Emily explains “I do transcendental meditation. I love it.
“I started doing it about nine years ago, when my first little one was born, and I was feeling exhausted all the time.
“It’s so efficient at calming the noise for me.
“My team on set called them my psycho naps because I literally can sleep sitting up.
“I’ll just go and say, ‘I’m meditating’, but I always fall asleep.”
And despite appearing in many other hit films, including The Devil Wears Prada with Meryl Streep, Mary Poppins Returns with Dick Van Dyke and The Wolfman with Anthony Hopkins, the A-lister is still in awe of her co-stars.
She says: “I was very starstruck by Meryl. Maybe the more I got to know her, the more easy I felt.
“I was very starstruck by Anthony Hopkins. He’s so, so magical.
“I’m always very excited to meet certain actors that are heroes of mine.”
She has also struggled filming some scenes for other reasons, such as in Mary Poppins Returns in 2018, when she had to tell director Rob Marshall she could not repeat her first flying scene.
She says: “I’m not great with heights.
“The Mary Poppins entry was the depths of hell for me, it was so frightening.
“I did three takes and Rob is like, ‘OK, we’re going to . . . ’

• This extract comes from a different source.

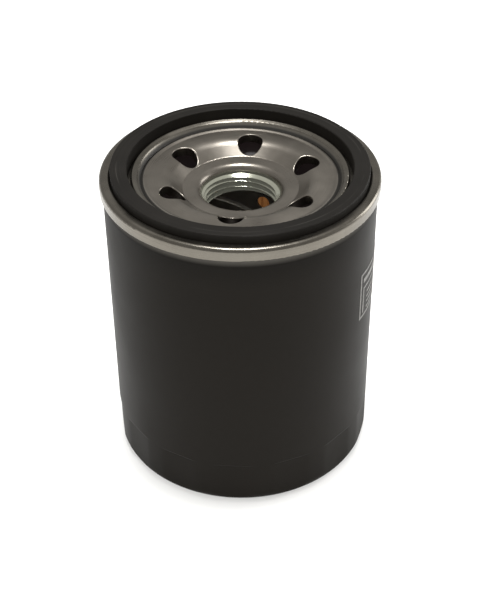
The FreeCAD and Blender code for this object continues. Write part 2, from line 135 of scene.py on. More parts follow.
scene.view_settings.view_transform = "Standard"
room = bpy.data.worlds.new("room")
room.use_nodes = True
room.node_tree.nodes["Background"].inputs["Color"].default_value = ROOM_COLOR
room.node_tree.nodes["Background"].inputs["Strength"].default_value = ROOM_STRENGTH
scene.world = room
print("lamps:", len(PANELS))

# %% [markdown]
# ## Tools for finishes
# Each finish is a small tree of shader nodes. The helpers below add one node and join
# it in one line. Patterns follow the can's axis, so the first thing most finishes need
# is the distance from that axis and the angle around it.

# %% Shader helpers
SHADER_SOCKETS = {
    "color": "Base Color", "metal": "Metallic", "rough": "Roughness", "normal": "Normal",
    "gloss": "Specular IOR Level",
}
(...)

“And I went, ‘No, I’m done. I’m done now’. And he goes, ‘OK, we got it’.”
‘Inappropriate films’
She also ended up crying on the set of 2014 sci-fi story Edge Of Tomorrow.
Despite three months of twice-daily gruelling workouts to get in peak condition for the role alongside Tom Cruise, the excruciating 85lb space suit she had to wear became unbearable.

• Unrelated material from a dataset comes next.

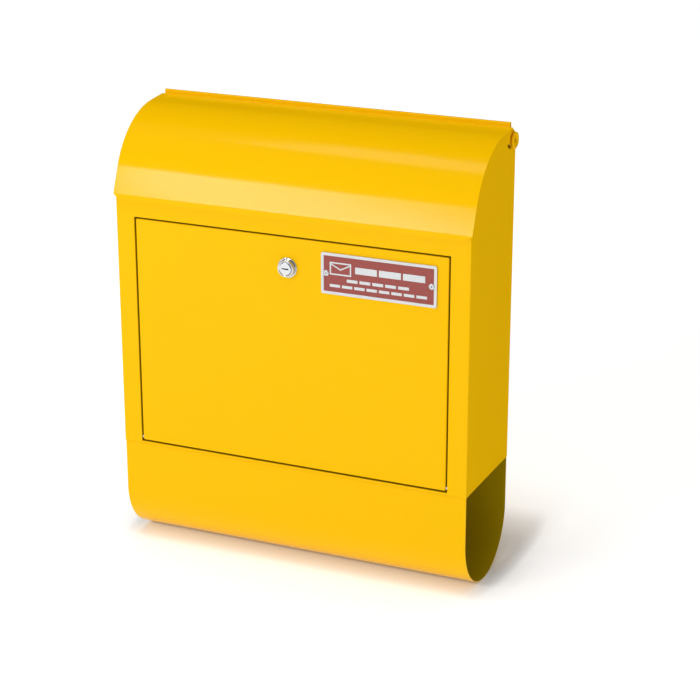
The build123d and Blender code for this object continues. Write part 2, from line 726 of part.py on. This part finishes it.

She says of Tom: “He’s extraordinary.
“He’s like the Energizer Bunny. I’m like, ‘When do you run out of batteries?’
“He was so wonderful to me.
“It was such a deep dive into action and he confessed two weeks in, ‘This is the most challenging action movie I’ve done’.
“And that was Tom Cruise.”
Acting is all Emily has ever wanted to do.
She says: “I’m so passionate about it that I can’t believe I sound so cavalier in the entry of it, because I’m obsessed with it, and love it, and what the f*** would I be doing now?
“I’m pretty unqualified for anything. I’m the only one in my family who never went to uni.”
Her barrister dad encouraged her love of films at a young age by renting the 1975 movie Jaws from their local video shop.
Emily, one of four children, says: “My dad was always going to Goggle Box video store and getting really inappropriate films for all of us to watch.
“One of my first experiences was watching Jaws at the age of seven.”
She now plans to make movies to help others, and adds: “I was a kid who stuttered really prominently.
“I’ve always wanted to make a movie about one.
“I know they did it with The King’s Speech but maybe something in a different tone, a different world. It’s a plight I clearly understand.
“Maybe it would be a bit traumatic doing it but I’d quite like to play a stutterer.”
But first she will be hoping to give the speech of her life at the Oscars next month.
She says of the nomination: “It really does make me buzz with gratitude. I’m so moved by it.”